===== Given data =====

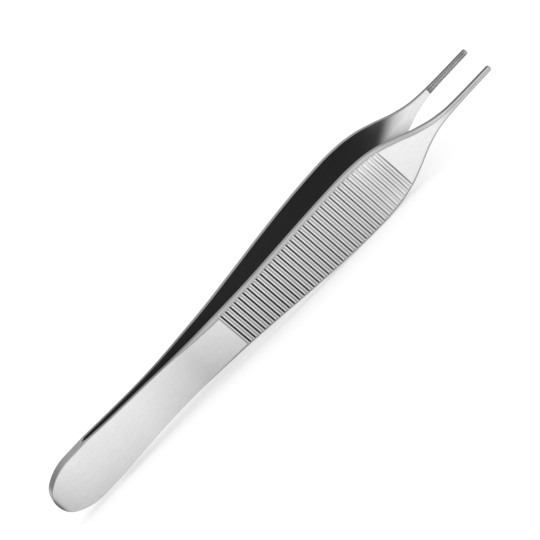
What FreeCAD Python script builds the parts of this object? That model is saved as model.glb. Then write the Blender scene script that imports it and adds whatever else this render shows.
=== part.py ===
import FreeCAD, Part
import math
import os

import Sketcher

# Thumb forceps: two mirrored spring arms, welded face to face over the heel.
# X runs from the heel to the tips, Y is the way the arms open, Z is their width.
# An arm is built with its heel end at X = 0 and its weld face at Y = 0, and the
# placement then puts the origin under the middle of the whole instrument.

doc = FreeCAD.newDocument("thumb_forceps")
sheet = doc.addObject("Spreadsheet::Sheet", "sizes")

# Millimetres and degrees. A run is the length from one section to the next, a half
# width is measured along Z, and an outer is a face's distance from the middle plane.
SIZES = {
    # heel, where the arms are welded
    "heel_half_width": 5.42,
    "heel_thickness": 1.45,
    "heel_end_radius": 4.3,
    "heel_round_length": 8.0,
    "heel_back_radius": 1.0,
    "weld_length": 12.4,
    "slot_taper_length": 1.0,
    "slot_half_gap": 0.62,
    "edge_break": 0.08,
    # spring, from the end of the weld to the waist
    "spring_thickness": 0.82,
    "spring_low_run": 6.6,
    "spring_low_half_width": 5.0,
    "spring_low_outer": 1.6,
    "spring_high_run": 8.0,
    "spring_high_half_width": 4.65,
    "spring_high_outer": 1.8,
    # waist, where the bevels begin and the outer face joins the arc of the grip
    "waist_run": 7.5,
    "waist_half_width": 4.46,
    "waist_thickness": 0.97,
    "grip_foot_run": 5.5,
    "grip_foot_half_width": 4.5,
    "grip_foot_thickness": 1.3,
    # grip, whose outer face is an arc seen from the side
    "grip_arc_radius": 316.0,
    "grip_crest_outer": 6.95,
    "grip_thickness": 1.66,
    "grip_bevel": 0.57,
    "grip_start_run": 6.0,
    "grip_start_half_width": 4.64,
    "grip_low_run": 10.0,
    "grip_low_half_width": 5.13,
    "grip_middle_run": 8.0,
    "grip_middle_half_width": 5.72,
    "grip_high_run": 8.0,
    "grip_high_half_width": 6.24,
    "belly_low_run": 6.5,
    "belly_low_half_width": 6.52,
    "belly_run": 5.0,
    "belly_half_width": 6.61,
    "crest_run": 4.0,
    "crest_half_width": 6.37,
    # shoulder and neck, which draw the arm down to the jaw
    "shoulder_run": 4.0,
    "shoulder_half_width": 5.63,
    "shoulder_outer": 6.98,
    "neck_top_run": 4.0,
    "neck_top_half_width": 4.18,
    "neck_top_outer": 7.03,
    "neck_run": 4.5,
    "neck_half_width": 2.25,
    "neck_outer": 7.1,
    "jaw_root_run": 4.0,
    "jaw_root_half_width": 1.1,
    "jaw_root_outer": 7.24,
    "jaw_root_thickness": 1.5,
    # jaw
    "jaw_outer": 7.35,
    "jaw_thickness": 1.3,
    "jaw_bevel": 0.38,
    "jaw_start_run": 3.6,
    "jaw_start_half_width": 0.68,
    "jaw_middle_run": 4.4,
    "jaw_middle_half_width": 0.56,
    "jaw_tip_run": 6.7,
    "jaw_tip_half_width": 0.52,
    "tip_nose_radius": 0.56,
    "tip_chamfer": 0.35,
    # troughs milled across the grip
    "trough_margin": 1.75,
    "trough_count": 36,
    "trough_pitch": 1.25,
    "trough_width": 0.86,
    "trough_floor_width": 0.4,
    "trough_depth": 0.24,
    # crossed cuts in the inner face of the jaw
    "serration_margin": 0.5,
    "serration_count": 27,
    "serration_pitch": 0.4,
    "serration_width": 0.26,
    "serration_depth": 0.11,
    "serration_angle": 18.0,
}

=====

Collect each line containing the string "FreeCAD".

Solution to this problem:
What FreeCAD Python script builds the parts of this object? That model is saved as model.glb. Then write the Blender scene script that imports it and adds whatever else this render shows.
import FreeCAD, Part
doc = FreeCAD.newDocument("thumb_forceps")